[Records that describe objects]
────
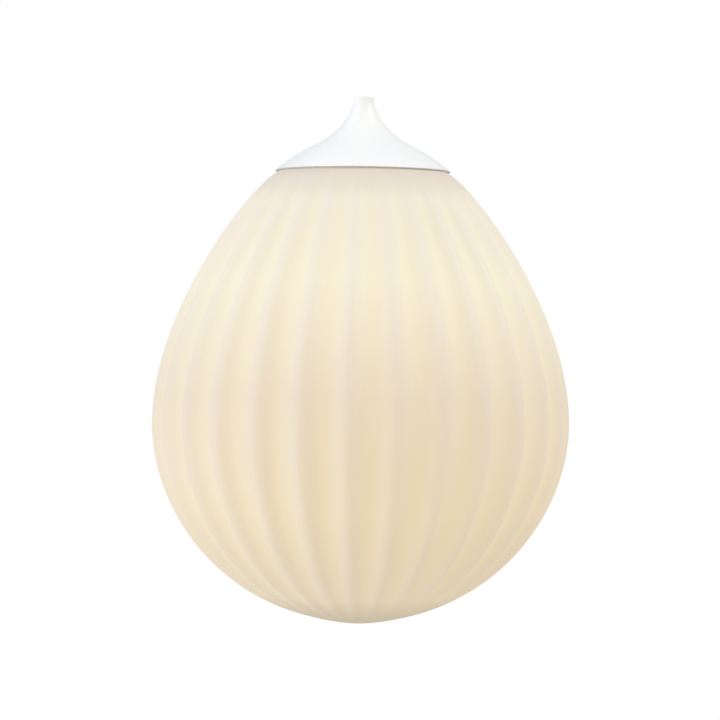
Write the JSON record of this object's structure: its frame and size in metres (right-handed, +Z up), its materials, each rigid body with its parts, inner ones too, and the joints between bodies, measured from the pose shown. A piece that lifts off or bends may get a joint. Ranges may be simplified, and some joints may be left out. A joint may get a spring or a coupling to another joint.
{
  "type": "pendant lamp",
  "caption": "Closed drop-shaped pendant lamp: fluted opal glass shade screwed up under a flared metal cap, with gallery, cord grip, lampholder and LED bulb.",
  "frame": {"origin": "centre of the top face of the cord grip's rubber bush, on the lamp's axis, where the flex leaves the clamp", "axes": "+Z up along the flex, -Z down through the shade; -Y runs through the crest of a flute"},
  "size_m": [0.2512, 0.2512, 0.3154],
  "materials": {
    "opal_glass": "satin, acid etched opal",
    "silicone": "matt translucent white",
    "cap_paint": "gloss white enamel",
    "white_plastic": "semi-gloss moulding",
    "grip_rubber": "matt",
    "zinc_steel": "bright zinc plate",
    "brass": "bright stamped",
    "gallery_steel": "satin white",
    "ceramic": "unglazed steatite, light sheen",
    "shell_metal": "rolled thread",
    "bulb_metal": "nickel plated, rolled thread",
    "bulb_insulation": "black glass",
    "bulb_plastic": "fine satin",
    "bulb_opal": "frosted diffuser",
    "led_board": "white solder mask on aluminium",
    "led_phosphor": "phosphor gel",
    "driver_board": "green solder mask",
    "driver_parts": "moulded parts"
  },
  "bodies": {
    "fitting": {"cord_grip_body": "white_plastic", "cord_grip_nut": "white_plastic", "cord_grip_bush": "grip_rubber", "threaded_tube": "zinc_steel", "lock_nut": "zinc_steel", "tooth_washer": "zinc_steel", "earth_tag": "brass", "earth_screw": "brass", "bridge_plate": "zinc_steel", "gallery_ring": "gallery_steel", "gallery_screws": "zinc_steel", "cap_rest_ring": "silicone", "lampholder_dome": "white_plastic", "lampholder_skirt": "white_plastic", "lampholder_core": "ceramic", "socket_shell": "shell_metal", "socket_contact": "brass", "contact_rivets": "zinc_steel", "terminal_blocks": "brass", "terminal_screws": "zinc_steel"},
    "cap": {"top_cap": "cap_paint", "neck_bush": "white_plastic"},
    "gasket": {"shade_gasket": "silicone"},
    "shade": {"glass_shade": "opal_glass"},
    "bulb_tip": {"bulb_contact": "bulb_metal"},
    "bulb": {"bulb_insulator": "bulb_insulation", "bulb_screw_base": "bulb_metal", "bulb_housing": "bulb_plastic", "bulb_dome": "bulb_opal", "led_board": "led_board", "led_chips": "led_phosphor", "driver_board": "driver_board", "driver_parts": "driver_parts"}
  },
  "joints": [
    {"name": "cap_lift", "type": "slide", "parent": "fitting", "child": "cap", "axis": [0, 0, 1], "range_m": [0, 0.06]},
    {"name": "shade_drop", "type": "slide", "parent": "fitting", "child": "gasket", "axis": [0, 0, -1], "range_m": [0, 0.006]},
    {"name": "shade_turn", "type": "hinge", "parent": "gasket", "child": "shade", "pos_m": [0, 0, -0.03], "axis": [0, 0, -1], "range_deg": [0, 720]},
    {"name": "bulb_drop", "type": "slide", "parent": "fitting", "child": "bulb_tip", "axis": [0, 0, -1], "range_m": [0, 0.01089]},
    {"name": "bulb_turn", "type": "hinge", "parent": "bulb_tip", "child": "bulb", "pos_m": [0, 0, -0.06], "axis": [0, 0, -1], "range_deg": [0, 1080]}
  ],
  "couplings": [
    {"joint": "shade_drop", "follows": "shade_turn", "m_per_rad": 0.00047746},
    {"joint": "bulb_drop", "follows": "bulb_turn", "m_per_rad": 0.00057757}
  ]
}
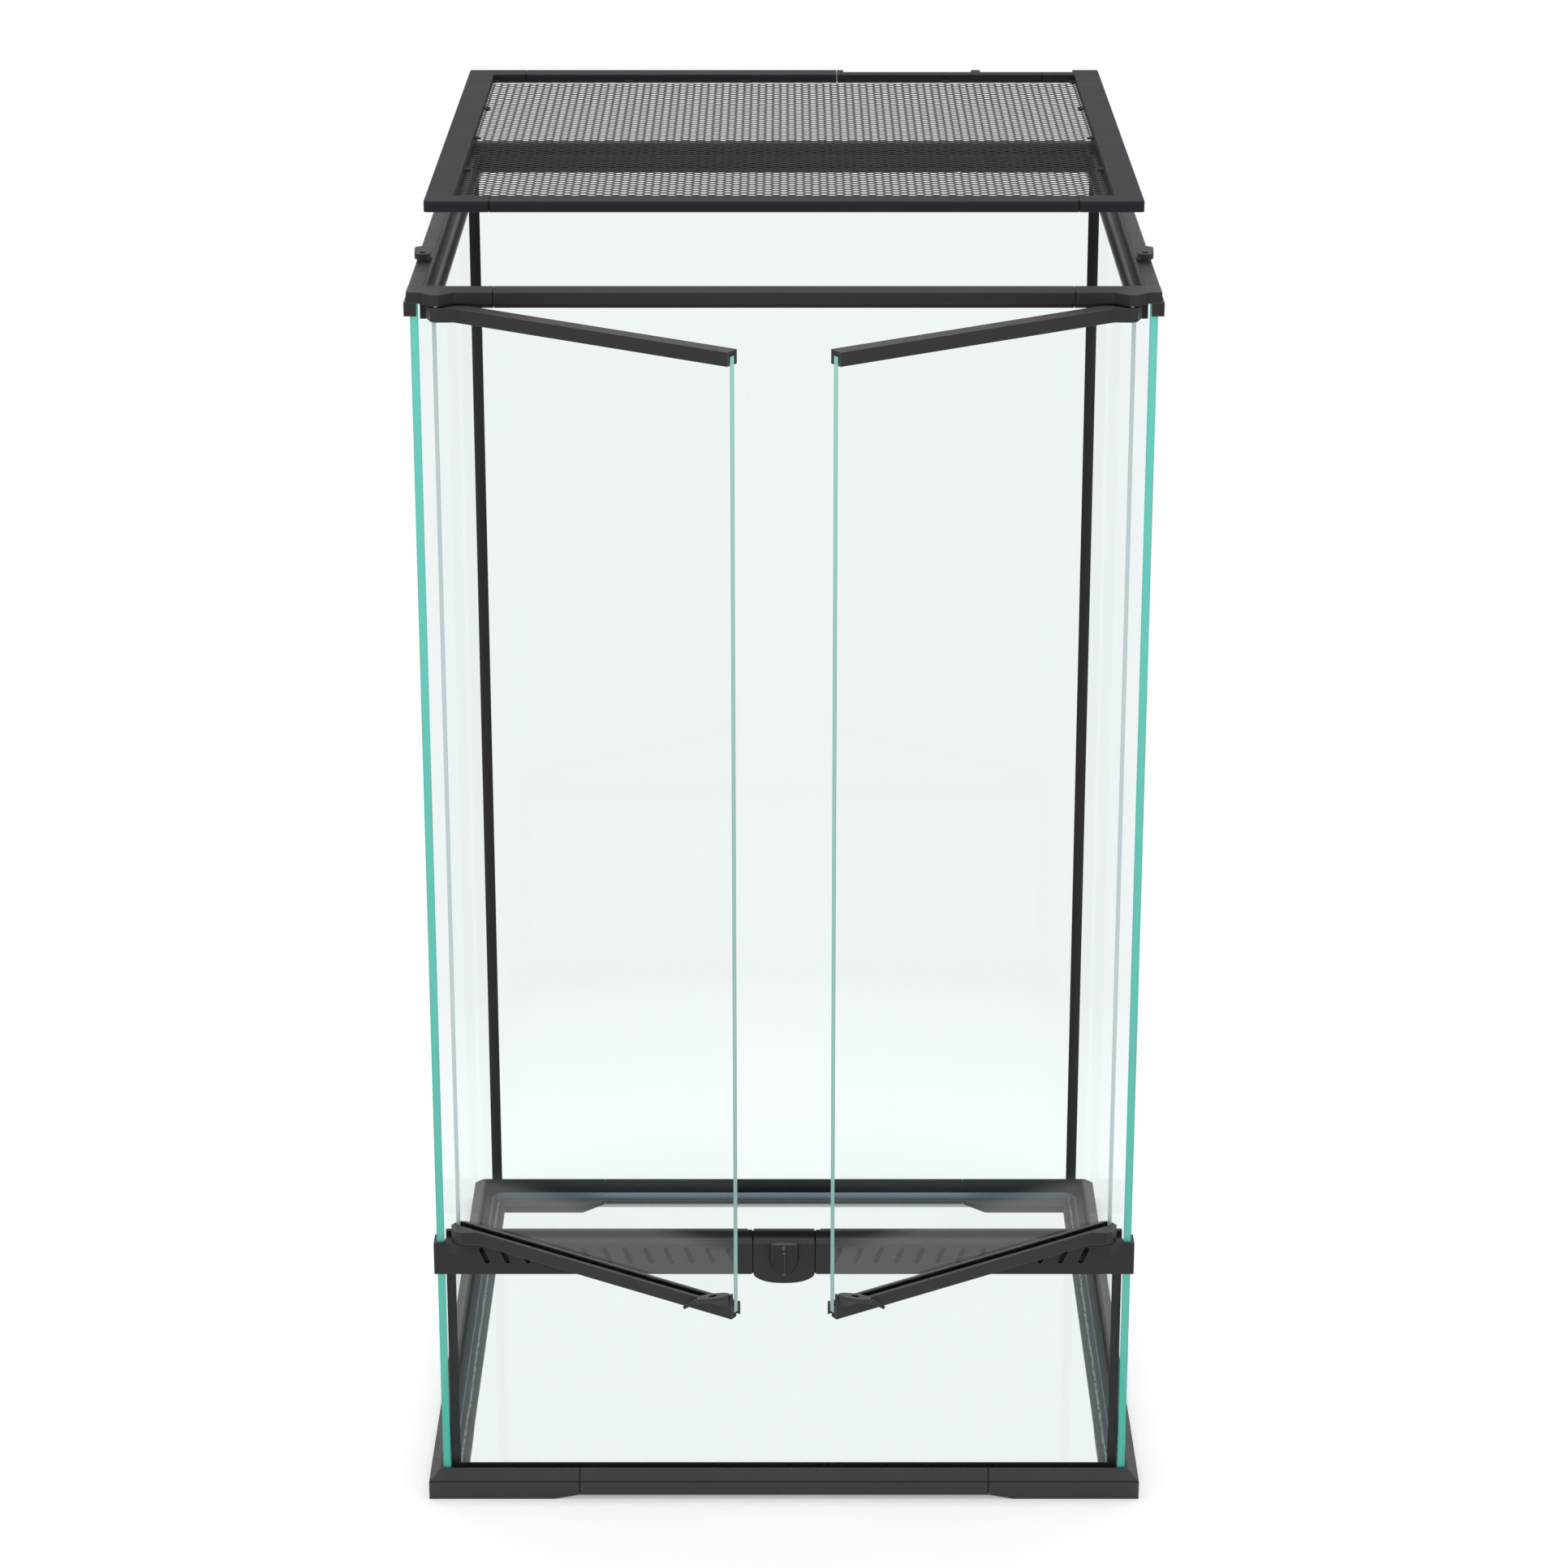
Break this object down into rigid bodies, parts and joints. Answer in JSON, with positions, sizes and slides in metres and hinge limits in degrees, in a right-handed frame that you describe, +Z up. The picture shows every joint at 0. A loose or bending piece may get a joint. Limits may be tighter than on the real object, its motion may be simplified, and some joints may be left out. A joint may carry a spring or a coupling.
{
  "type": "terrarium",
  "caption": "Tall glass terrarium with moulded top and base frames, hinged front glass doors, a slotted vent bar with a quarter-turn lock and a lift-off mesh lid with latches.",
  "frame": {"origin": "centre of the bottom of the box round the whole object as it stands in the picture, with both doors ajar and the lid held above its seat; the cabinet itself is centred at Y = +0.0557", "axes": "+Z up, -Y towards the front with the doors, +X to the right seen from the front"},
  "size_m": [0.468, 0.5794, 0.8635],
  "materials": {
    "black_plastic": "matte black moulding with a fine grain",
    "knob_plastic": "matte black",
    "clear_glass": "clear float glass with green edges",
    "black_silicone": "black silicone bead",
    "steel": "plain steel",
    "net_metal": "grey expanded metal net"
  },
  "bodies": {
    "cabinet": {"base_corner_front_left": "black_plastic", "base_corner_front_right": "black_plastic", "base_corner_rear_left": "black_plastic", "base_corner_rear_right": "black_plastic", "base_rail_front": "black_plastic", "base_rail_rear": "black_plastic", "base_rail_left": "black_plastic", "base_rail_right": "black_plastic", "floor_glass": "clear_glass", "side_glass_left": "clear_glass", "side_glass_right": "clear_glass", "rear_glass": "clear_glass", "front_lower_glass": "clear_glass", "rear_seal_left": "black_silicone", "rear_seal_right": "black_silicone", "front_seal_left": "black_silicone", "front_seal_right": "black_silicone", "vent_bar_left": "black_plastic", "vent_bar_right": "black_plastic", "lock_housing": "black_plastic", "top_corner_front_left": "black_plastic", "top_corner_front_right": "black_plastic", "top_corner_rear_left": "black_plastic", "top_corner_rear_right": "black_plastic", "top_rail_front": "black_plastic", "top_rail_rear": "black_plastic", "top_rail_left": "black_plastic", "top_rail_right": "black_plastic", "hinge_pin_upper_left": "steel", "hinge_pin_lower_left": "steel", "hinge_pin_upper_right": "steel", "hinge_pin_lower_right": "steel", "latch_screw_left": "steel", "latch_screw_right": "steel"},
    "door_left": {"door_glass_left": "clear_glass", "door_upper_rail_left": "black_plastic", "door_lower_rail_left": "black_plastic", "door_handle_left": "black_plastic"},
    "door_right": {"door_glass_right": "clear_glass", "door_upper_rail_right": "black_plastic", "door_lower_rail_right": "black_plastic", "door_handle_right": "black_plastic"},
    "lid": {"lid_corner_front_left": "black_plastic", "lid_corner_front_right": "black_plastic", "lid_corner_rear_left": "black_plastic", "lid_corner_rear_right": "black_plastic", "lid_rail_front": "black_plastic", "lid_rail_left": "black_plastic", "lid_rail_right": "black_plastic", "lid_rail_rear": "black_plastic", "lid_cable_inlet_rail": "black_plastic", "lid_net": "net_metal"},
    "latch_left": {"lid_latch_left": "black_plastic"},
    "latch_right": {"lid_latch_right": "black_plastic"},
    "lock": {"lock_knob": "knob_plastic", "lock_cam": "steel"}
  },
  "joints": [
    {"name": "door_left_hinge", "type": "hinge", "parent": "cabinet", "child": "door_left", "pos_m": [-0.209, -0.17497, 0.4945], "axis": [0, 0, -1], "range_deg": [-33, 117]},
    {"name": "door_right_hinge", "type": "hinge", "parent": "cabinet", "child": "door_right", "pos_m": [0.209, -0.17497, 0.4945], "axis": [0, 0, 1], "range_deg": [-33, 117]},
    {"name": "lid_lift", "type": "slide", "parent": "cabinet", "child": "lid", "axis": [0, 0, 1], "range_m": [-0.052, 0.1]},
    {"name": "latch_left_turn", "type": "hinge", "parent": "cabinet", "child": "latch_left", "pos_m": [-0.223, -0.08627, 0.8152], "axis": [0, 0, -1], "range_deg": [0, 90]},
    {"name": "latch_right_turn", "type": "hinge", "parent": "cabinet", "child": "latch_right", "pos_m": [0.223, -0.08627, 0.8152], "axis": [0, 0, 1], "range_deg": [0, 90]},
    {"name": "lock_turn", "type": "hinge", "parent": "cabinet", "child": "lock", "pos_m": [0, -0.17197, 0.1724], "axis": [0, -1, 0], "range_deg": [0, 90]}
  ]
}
────
__Work to be completed__
From the records, copy every line that has the string "picture" in it.

__Solution to this task__
Break this object down into rigid bodies, parts and joints. Answer in JSON, with positions, sizes and slides in metres and hinge limits in degrees, in a right-handed frame that you describe, +Z up. The picture shows every joint at 0. A loose or bending piece may get a joint. Limits may be tighter than on the real object, its motion may be simplified, and some joints may be left out. A joint may carry a spring or a coupling.
  "frame": {"origin": "centre of the bottom of the box round the whole object as it stands in the picture, with both doors ajar and the lid held above its seat; the cabinet itself is centred at Y = +0.0557", "axes": "+Z up, -Y towards the front with the doors, +X to the right seen from the front"},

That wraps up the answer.